When Pennsylvania State Representative Larry Farnese (D- Philadelphia) learned that a serial rapist in his hometown might have been able to continue his crime spree because police did not have DNA evidence that could have linked him to multiple crimes, he called for a hearing to find out what was going on with the system. Police records show they had the DNA of the accused rapist in hand for nearly three months before it was added to the database where it could be matched to the other crimes.
What Farnese found was that at one time the state DNA lab was working with an 80-day backlog, which has been whittled down to 60 days in recent months. Farnese says the goal is to get it down to 14 days in the near future. However, he notes that in many European countries a one-week backlog is considered to be unacceptable.
Farnese says during the hearing it became clear to him that the employees in the lab are working as hard as they can. He says the number of employees and the equipment available limits the lab’s workload.
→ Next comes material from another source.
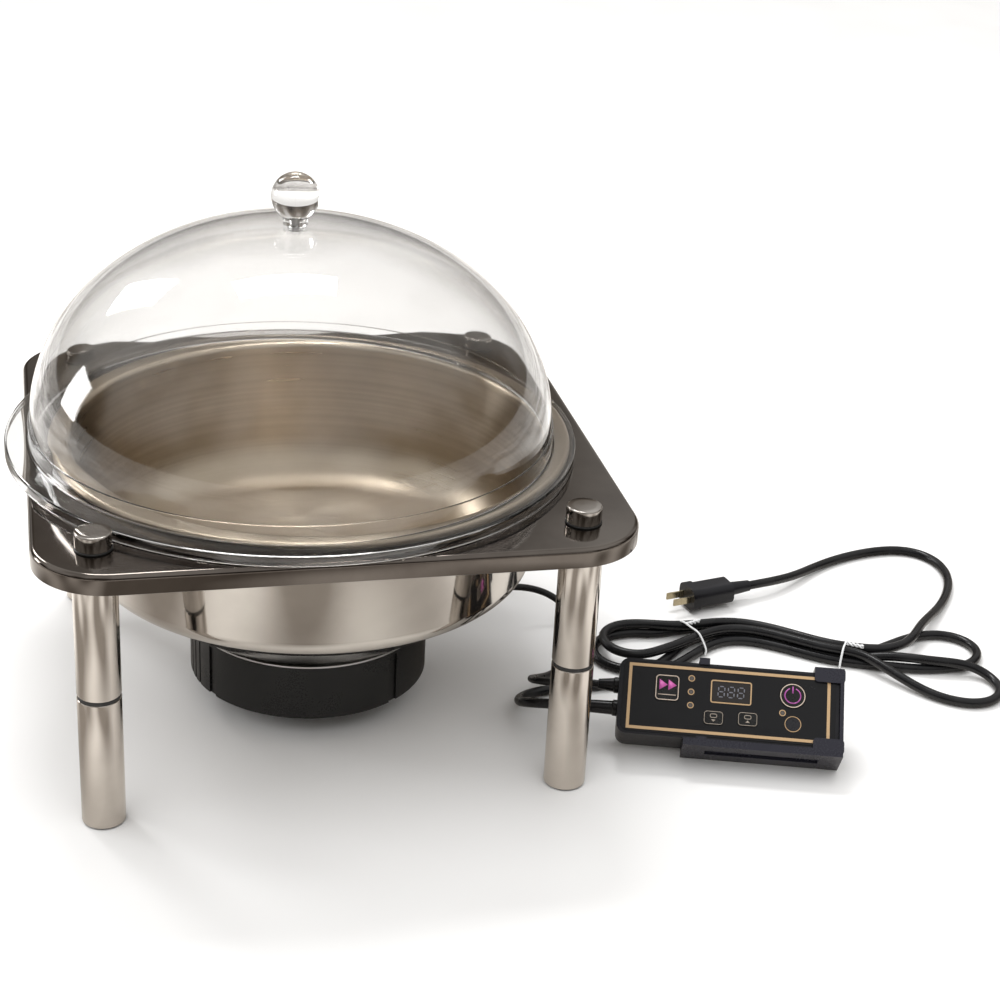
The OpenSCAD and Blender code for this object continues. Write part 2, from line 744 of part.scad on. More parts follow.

While funding levels were not specifically part of the hearing, Farnese says there was discussion on how to best use the state’s assets, including privatization options. “We determined based upon the hearing that it would cost more to box, protect and ship, then get them back and upload those samples, than it would to do it in house,” says Farnese. “So it is actually more inefficient to ship these to a third party testing lab.” Farnese says last year the state lab processed DNA samples from 1,924 active crime cases and uploaded 23,938 DNA profiles to the database.
The hearing comes as legislation that would increase the number of crimes for which DNA testing is done is making its way through the state legislature. Some believe that bill could increase the number of DNA samples processed by the lab by 400%.